* Task instructions
Find every line of the listing below where "finishes" appears, and copy it.

BEGIN

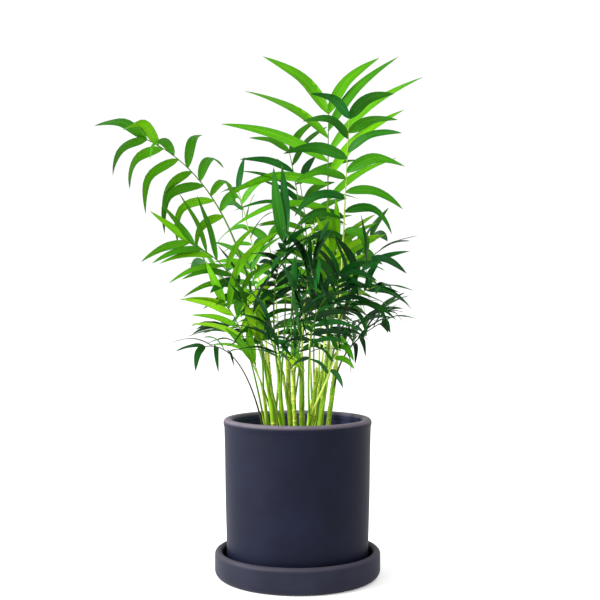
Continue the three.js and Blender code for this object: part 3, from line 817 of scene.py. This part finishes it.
STALKS = {
    kind: stalk_finish("stalk_" + kind, *(colour(*tone) for tone in tones))
    for kind, tones in (("pale", ((206, 222, 104), (92, 136, 12), (96, 118, 30))),
                        ("green", ((92, 138, 12), (22, 62, 2), (50, 78, 20))),
                        ("brown", ((70, 64, 40), (38, 36, 26), (38, 50, 26))))
}
BROWN_STALKS, OTHER_STALKS = (9, 23), ("pale", "green", "green")
for number, (frond, rib) in enumerate(zip(FRONDS, ribs), 1):
    rings = np.concatenate([sheath_rings(rib, number), stalk_rings(rib)])
    laid = ring_map(*rings.shape[:2])
    kind = "brown" if number in BROWN_STALKS else OTHER_STALKS[number % 3]
    name = f"frond_{number:02d}"
    made = tube(rings, OFBake=inset(laid), Stalk=laid).become(
        name + "_rib", [name], "frond_" + frond.tone, [STALKS[kind]])
print(len(ribs), "stalks of", len(made.data.polygons), "faces")

# %% [markdown]
# ## The leaflets
# A leaflet leaves the rib at an angle that closes towards the tip, curves forward, and falls
# under its own weight with part of the fall in a crease. Its outline is widest a third of the
# way along and runs out to a long point. The solids follow the same rule, so the leaflets here
# fall where theirs do. Some fronds have finer ones: the table FINER gives the share of their
# width that is left, and one more leaflet then grows between every two. All leaflets of a frond
# are worked out at once, and the first axis of each array counts them.

# %% How leaflets grow along a rib
STRAY = {"spread": 9, "lift": 12, "roll": 24, "length": 0.14, "width": 0.1, "droop": 0.35,
         "crease": 0.3}
SICKLE = 14
UNRULY = {"lime": 1.0, "fresh": 1.0, "mid": 1.3, "dark": 2.0}
FINER = {7: 0.74, 8: 0.7, 11: 0.8, 13: 0.8, 14: 0.78, 15: 0.8, 16: 0.8, 17: 0.78, 18: 0.75,
         19: 0.85, 21: 0.85, 22: 0.8, 26: 0.9, 29: 0.9, 31: 0.9, 35: 0.8, 36: 0.7, 37: 0.8}


def places(number, frond, rib):
    """Seed, side, and shares of the leafy part and of the rib: bare + (1 - bare) outer."""
    steps, pair = max(frond.pairs - 1, 1), np.arange(frond.pairs, dtype=float)
    if number in FINER:
        pair = np.concatenate([pair, pair[:-1] + 0.5])
    pair, side = (v.ravel() for v in np.meshgrid(pair, [-1.0, 1.0], indexing="ij"))
    seed = number * 97 + pair * 7 + np.where(side > 0, 14, -3)
    outer = pair / steps if frond.pairs > 1 else np.ones_like(pair)
    stagger = np.where(pair < steps, side * 0.16 / steps, 0)
    share = np.minimum(mix(frond.bare, 1, outer + stagger), 1 - 2.5 / rib.length)
    return seed, side, share, outer


def starts(number, frond, rib, seed, side, share, outer):
    """out = along cos a + (side across cos r + above sin r) sin a, its up, and its sizes."""
    (length, width), (spread, droop, lift, lean) = frond.leaflet, frond.lie
    along, above, across = rib.frame(share)
    loose = UNRULY[frond.tone]
    open_ = (spread + lean * side) * (1 - 0.5 * outer ** 1.5)
    angle = np.radians(open_ + loose * STRAY["spread"] * stray(seed))[:, None]
    raised = np.radians(lift * (1 - 0.6 * outer) + loose * STRAY["lift"] * stray(seed + 1))[:, None]
    out = unit(np.cos(angle) * along + np.sin(angle) * (
        side[:, None] * np.cos(raised) * across + np.sin(raised) * above))
    up = unit(above - dot(out, above) * out)
    up = spun(up, out, np.radians(loose * STRAY["roll"]) * stray(seed + 6))
    long = length * (0.72 + 0.28 * np.sin(np.pi * mix(0.12, 0.92, outer)))
    return out, up, {
        "length": long * (1 + STRAY["length"] * stray(seed + 2)),
        "width": (width * mix(0.82, 1.12, outer) * (1 + STRAY["width"] * stray(seed + 3))
                  * FINER.get(number, 1)),
        "droop": np.radians(droop * mix(1.15, 0.7, outer)) * (1 + STRAY["droop"] * stray(seed + 4)),
        "crease": STRAY["crease"] * (1 + stray(seed + 5)),
        "sickle": -side * math.radians(SICKLE),
    }


# %% [markdown]
# From its start on the rib, a leaflet's middle line is walked in even steps. Each step is turned
# sideways, which curves it like a sickle, and then down about a level axis, which lets it fall,
# but never past LIMP of the way to straight down. FLATTEN of the blade's own tilt is given up
# over its first part, because a leaf turns its face to the light. The second axis of each array
# counts the steps.

# %% How a leaflet falls
LEAF_STEPS = 12
LIMP, FLATTEN, LEVEL = 0.96, 0.35, 0.55
DOWN = np.array([0.0, 0.0, -1.0])


def middle_lines(root, out, up, size):
    """Place, along and across at each step: turned by sickle s, then by the fall."""
    s = np.linspace(0, 1, LEAF_STEPS + 1)[None]
    axis = unit(np.cross(out, DOWN))
    flat = np.cross(out, up)
    level = axis * np.where(dot(flat, axis) >= 0, 1, -1)
    hanging = np.arccos(np.clip(dot(out, DOWN)[:, 0], -1, 1))
    fall = np.minimum(size["droop"], LIMP * hanging)[:, None]
    crease = size["crease"][:, None]
    ease = (1 - crease) * smooth_step(s, -0.25, 1.1) + crease * smooth_step(s, 0.34, 0.62)
    turn = fall * (ease - ease[:, :1]) / (1 - ease[:, :1])

    def carried(v):
        """A vector of the leaflet's start, turned as each step is."""
        bent = spun(v[:, None], up[:, None], size["sickle"][:, None] * s)
        return spun(bent, axis[:, None], turn)

    along, across = carried(out), carried(flat)
    eased = (FLATTEN * smooth_step(s, 0, LEVEL))[..., None]
    across = unit(mix(across, level[:, None], eased))
    across = unit(across - dot(across, along) * along)
    step = unit(along[:, 1:] + along[:, :-1]) * size["length"][:, None, None] / LEAF_STEPS
    place = root[:, None] + np.concatenate([np.zeros_like(root)[:, None], np.cumsum(step, 1)], 1)
    return place, along, across


def breadth(s):
    """sin(pi (0.03 + 0.97 s)^0.75)^0.8, pinched where the leaflet joins the rib."""
    wide = np.clip(np.sin(np.pi * (0.03 + 0.97 * s) ** 0.75), 0, 1) ** 0.8
    return wide * mix(0.5, 1, smooth_step(s, 0, 0.1))


print("a leaflet is widest at", round(float(np.linspace(0, 1, 101)[
    breadth(np.linspace(0, 1, 101)).argmax()]), 2), "of its length")

# %% [markdown]
# Six points go round a leaflet: its two margins, the groove of the midrib with a point on
# either side of it, and a keel below. The margins rise from the midrib near the foot and
# flatten out later, and a slow wave runs down each of them, different on the two sides. Top
# and underside get separate halves of the bake map, one narrow strip for each leaflet.

# %% The skin of the leaflets
AROUND = 6
ACROSS = np.array([-1, -0.5, 0, 0.5, 1, 0])
RISE = np.array([1, 0.42, 0, 0.42, 1, 0])
THICK = np.array([0, 0.2, 0.1, 0.2, 0, -0.32])
LEFT = np.array([0, 0.25, 0.5, 0.75, 1, 0.5])
RIGHT = np.array([0.25, 0.5, 0.75, 1, 0.5, 0])
FOLD, WAVE = (0.34, 0.05), 0.07


def blade_points(place, along, across, width, seed):
    """place + across * half breadth + normal * (rise of the margins + wave + thickness)."""
    s = np.linspace(0, 1, LEAF_STEPS + 1)
    half = np.maximum(width[:, None] * breadth(s)[None] / 2, 0.05)[..., None]
    normal = np.cross(across, along)[:, :, None]
    fold = mix(*FOLD, smooth_step(s, 0, 0.6))[None, :, None]
    phase = 3 * stray(seed + 8)[:, None, None]
    wave = WAVE * np.sin(9 * s[None, :, None] + phase + 2 * ACROSS) * np.abs(ACROSS)
    lift = half * (fold * RISE + wave) + THICK * np.minimum(half, 1)
    return (place[:, :, None] + across[:, :, None] * (half * ACROSS)[..., None]
            + normal * lift[..., None])


def blade_faces(count):
    """Quads round and along each leaflet, its foot closed by one face and its tip by another."""
    quads = ring_quads(LEAF_STEPS + 1, AROUND)
    first = (LEAF_STEPS + 1) * AROUND * np.arange(count)[:, None, None]
    ends = np.stack([np.arange(AROUND)[::-1], np.arange(AROUND) + LEAF_STEPS * AROUND])
    return (quads[None] + first).reshape(-1, 4), (ends[None] + first).reshape(-1, AROUND)


def blade_maps(count):
    """Blade: across and along each leaflet. OFBake: a strip for each, top low and back high."""
    row, j = np.divmod(np.arange(LEAF_STEPS * AROUND), AROUND)
    low, high = row / LEAF_STEPS, (row + 1) / LEAF_STEPS
    corners = [(LEFT[j], low), (RIGHT[j], low), (RIGHT[j], high), (LEFT[j], high)]
    blade = np.stack([np.stack(c, -1) for c in corners], -2)
    back = (j >= 4)[:, None]
    u = (np.arange(count)[:, None, None] + 0.06 + 0.88 * blade[None, ..., 0]) / count
    v = np.broadcast_to(0.01 + 0.48 * blade[..., 1] + 0.5 * back, u.shape)
    return np.tile(blade, (count, 1, 1)), np.stack([u, v], -1).reshape(-1, 4, 2), back


# %% [markdown]
# Leaf green is not one colour. Young leaflets are yellow-green and old ones deep green, the
# underside is paler than the top, and each leaflet has its own shade. The shades are plain
# colours in a row from deep to lime, dealt out to whole leaflets. Within one, the finish adds
# fine veins, a pale midrib, a darker margin and a dry tip, all from the leaflet's own map.

# %% Leaf finishes
LEAF_DEEP = (0.62, 0.74, 0.7)
LEAF_PALE, LEAF_LIGHT = (1.3, 1.14, 1.0), (0.02, 0.02, 0)


def leaf_finish(name, green):
    """Streaks and clouds round one green, then veins, midrib, margin and dry tip in turn."""
    finish = Finish(name, Specular_IOR_Level=0.08)
    where, across, along = finish.along("Blade")
    centre = (across * 2 - 1).size()
    streak = finish.noise(1.0, 2.0, finish.stretched(where, (22.0, 2.4, 1.0)))
    cloud = finish.noise(34, 1.0)
    ribbed = (across * 11).fraction()
    vein = ribbed.least(1 - ribbed).step(0.0, 0.32)
    deep, pale = tinted(green, LEAF_DEEP), tinted(green, LEAF_PALE, LEAF_LIGHT)
    skin = finish.blend(streak.step(0.32, 0.7), deep, green)
    skin = finish.blend(cloud.step(0.3, 0.9) * 0.35, skin, pale)
    skin = finish.blend((1 - vein) * 0.1, skin, pale)
    skin = finish.blend(centre.step(0.14, 0.03) * 0.45, skin, pale)
    skin = finish.blend(centre.step(0.84, 1.0) * 0.4, skin, colour(30, 62, 20))
    dry = (along + 0.05 * cloud).step(0.965, 1.02)
    skin = finish.blend(dry * 0.9, skin, colour(104, 92, 66))
    return finish.wear(skin, 0.5 - 0.12 * streak, vein + 0.6 * streak, 0.00012, 0.5)


GREENS = [colour(*v) for v in ((0, 40, 14), (0, 54, 18), (6, 72, 18), (22, 84, 8), (42, 106, 4),
                               (62, 126, 2), (84, 148, 4), (114, 170, 8), (146, 190, 20))]
LEAVES = [leaf_finish(f"leaf_{k}", green) for k, green in enumerate(GREENS)]
SHADES = {"lime": (6.4, 1.2), "fresh": (4.8, 1.2), "mid": (3.3, 1.6), "dark": (1.2, 1.3)}


def shades(tone, seed):
    """The top's place in the row of greens; the underside is the same or a step paler."""
    middle, reach = SHADES[tone]
    top = np.rint(middle + reach * stray(seed + 9)).astype(int)
    under = top + np.where(stray(seed + 10) > 0.2, 1, 0)
    return np.clip([top, under], 0, len(GREENS) - 1)


# %% [markdown]
# Now each frond gets its leaflets. One piece holds all the leaflets of a frond, and carries
# only the shades that it uses.


# %% Growing the leaflets
def grow(number, frond, rib):
    """Makes the piece with a frond's leaflets, and gives how many there are."""
    seed, side, share, outer = places(number, frond, rib)
    out, up, size = starts(number, frond, rib, seed, side, share, outer)
    place, along, across = middle_lines(rib.at(share), out, up, size)
    points = blade_points(place, along, across, size["width"], seed)
    count = len(seed)
    quads, ends = blade_faces(count)
    blade, strip, back = blade_maps(count)
    top, under = shades(frond.tone, seed)
    shade = np.where(back.ravel()[None], under[:, None], top[:, None])
    used, shade = np.unique(shade, return_inverse=True)
    shade = shade.reshape(count, -1)
    still = np.tile([[0.5, 0.0], [0.5, 1.0]], (count, 1))[:, None].repeat(AROUND, 1)
    skin = Skin().add(points, quads, shade.ravel(), Blade=blade, OFBake=strip)
    skin.cover(ends, np.repeat(shade[:, 0], 2), Blade=still, OFBake=np.full_like(still, 0.5))
    name = f"frond_{number:02d}"
    skin.become(name + "_leaflets", [name], "frond_" + frond.tone, [LEAVES[k] for k in used],
                sharp=70)
    return count


total = sum(grow(number, *pair) for number, pair in enumerate(zip(FRONDS, ribs), 1))
print(total, "leaflets of", LEAF_STEPS * AROUND + 2, "faces")

# %% [markdown]
# ## Floor and light
# A plain white floor and a white surround give the even light of a small studio. One large soft
# light from the front left models the pot and the leaves, and a weaker one from the right keeps
# the far side open. The floor gives a little light of its own, so that a shadow on it nearly
# goes and the object stands on clean white.

# %% The studio
WORLD_LIGHT, FLOOR_LIGHT, FLOOR_REACH = 1.04, 0.22, 30.0
scene = bpy.context.scene
scene.view_settings.view_transform = "Standard"
world = bpy.data.worlds.new("studio")
world.use_nodes = True
background = world.node_tree.nodes["Background"]
background.inputs[0].default_value = (1, 1, 1, 1)
background.inputs[1].default_value = WORLD_LIGHT
scene.world = world

floor = Finish("floor_paper", Roughness=0.9, Specular_IOR_Level=0.1, Base_Color=(0.97, 0.97, 0.97, 1),
               Emission_Color=(1, 1, 1, 1), Emission_Strength=FLOOR_LIGHT)
mesh = bpy.data.meshes.new("floor")
corners = FLOOR_REACH * np.array([(-1, -1, 0), (1, -1, 0), (1, 1, 0), (-1, 1, 0)])
mesh.from_pydata(corners.tolist(), [], [(0, 1, 2, 3)])
mesh.materials.append(floor.material)
ground = bpy.data.objects.new("floor", mesh)
scene.collection.objects.link(ground)


def soft_light(name, place, aim, size, power):
    """A square light at a place, turned to its aim."""
    lamp = bpy.data.lights.new(name, "AREA")
    lamp.size, lamp.energy = size, power
    made = bpy.data.objects.new(name, lamp)
    made.location = place
    way = np.array(aim, float) - np.array(place, float)
    made.rotation_euler = (math.acos(-way[2] / np.linalg.norm(way)), 0,
                           math.atan2(way[1], way[0]) - math.pi / 2)
    scene.collection.objects.link(made)


PLANT = (0, 0, 0.25)
soft_light("key", (-1.3, -0.62, 0.75), PLANT, 0.8, 56)
soft_light("fill", (0.7, -1.4, 0.8), PLANT, 1.0, 6)
print("two lights and a white surround")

END

* Complete answer
Continue the three.js and Blender code for this object: part 3, from line 817 of scene.py. This part finishes it.
# %% Leaf finishes